>> BEGIN

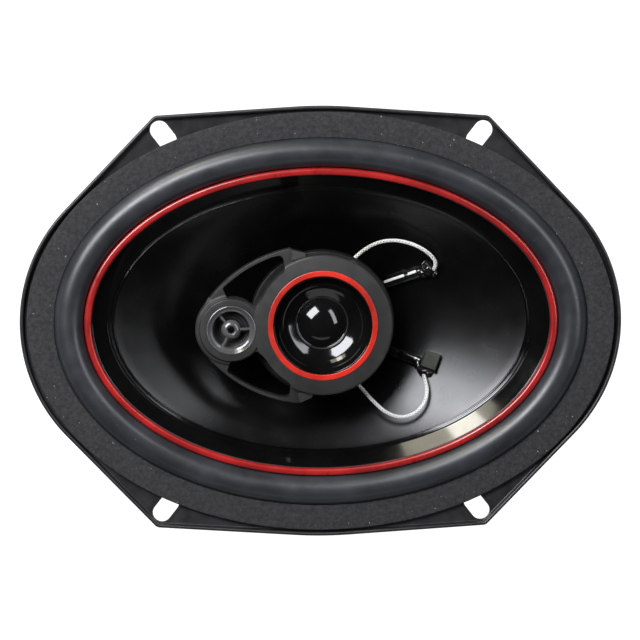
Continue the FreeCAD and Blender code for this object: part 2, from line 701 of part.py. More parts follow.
def make_spider():
    """Corrugated cloth disc from the former to the shelf."""
    waves = 7
    middle = "ShelfZ + SpiderCloth / 2"
    inner = "CoilBore + FormerWall"
    line = [(f"{inner} + 3", "0")]
    for number in range(waves):
        sign = "-" if number % 2 else "+"
        radius = f"{inner} + 3 + ( {number} + 0.5 ) * SpiderPitch"
        line.append((radius, f"0 {sign} SpiderWave"))
    line.append((f"{inner} + 3 + {waves} * SpiderPitch", "0"))
    upper = [(radius, f"{middle} + {rise} + SpiderCloth / 2") for radius, rise in line]
    lower = [(radius, f"{middle} + {rise} - SpiderCloth / 2") for radius, rise in line]
    edge = "ShelfOut - 2"
    profile = [
        (inner, f"{middle} - 0.9"),
        (f"{inner} + 0.6", f"{middle} - 0.9"),
        (f"{inner} + 0.6", f"{middle} - SpiderCloth / 2"),
        *lower,
        (edge, f"{middle} - SpiderCloth / 2"),
        (edge, f"{middle} + SpiderCloth / 2"),
        *reversed(upper),
        (inner, f"{middle} + SpiderCloth / 2"),
    ]
    return turned("spider", profile)


def make_cone_group(cone):
    former_out = "CoilBore + FormerWall"
    piece(cone, "cone")
    trim = elliptic_ring(
        "trim_ring",
        ("TrimX", "TrimY"),
        ("TrimX - TrimWide", "TrimY - TrimWide"),
        "Gauge + Rubber",
        "TrimTall",
    )
    doc.recompute()
    rounded = doc.addObject("Part::Fillet", "cone_trim_ring")
    rounded.Base = trim
    top = size("Gauge") + size("Rubber") + size("TrimTall")
    rounded.Edges = [
        (number, 0.9, 0.9)
        for number, edge in enumerate(trim.Shape.Edges, start=1)
        if abs(edge.BoundBox.ZMin - top) < 0.01
    ]
    piece(rounded, "cone_trim_ring")
    piece(make_surround(), "surround")
    piece(make_spider(), "spider")
    former = turned(
        "voice_coil_former",
        (
            ("CoilBore", "FormerFoot"),
            (former_out, "FormerFoot"),
            (former_out, "FormerTop"),
            ("CoilBore", "FormerTop"),
        ),
    )
    piece(former, "voice_coil_former")
    winding = turned(
        "voice_coil_winding",
        (
            (former_out, "WindingFoot"),
            (f"{former_out} + WindingWall", "WindingFoot"),
            (f"{former_out} + WindingWall", "WindingTop"),
            (former_out, "WindingTop"),
        ),
    )
    piece(winding, "voice_coil_winding")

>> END

— WRITTEN PROBLEM —
Select the lines in this material that hold the word "from", leaving none out.

— THE REPLY —
Continue the FreeCAD and Blender code for this object: part 2, from line 701 of part.py. More parts follow.
    """Corrugated cloth disc from the former to the shelf."""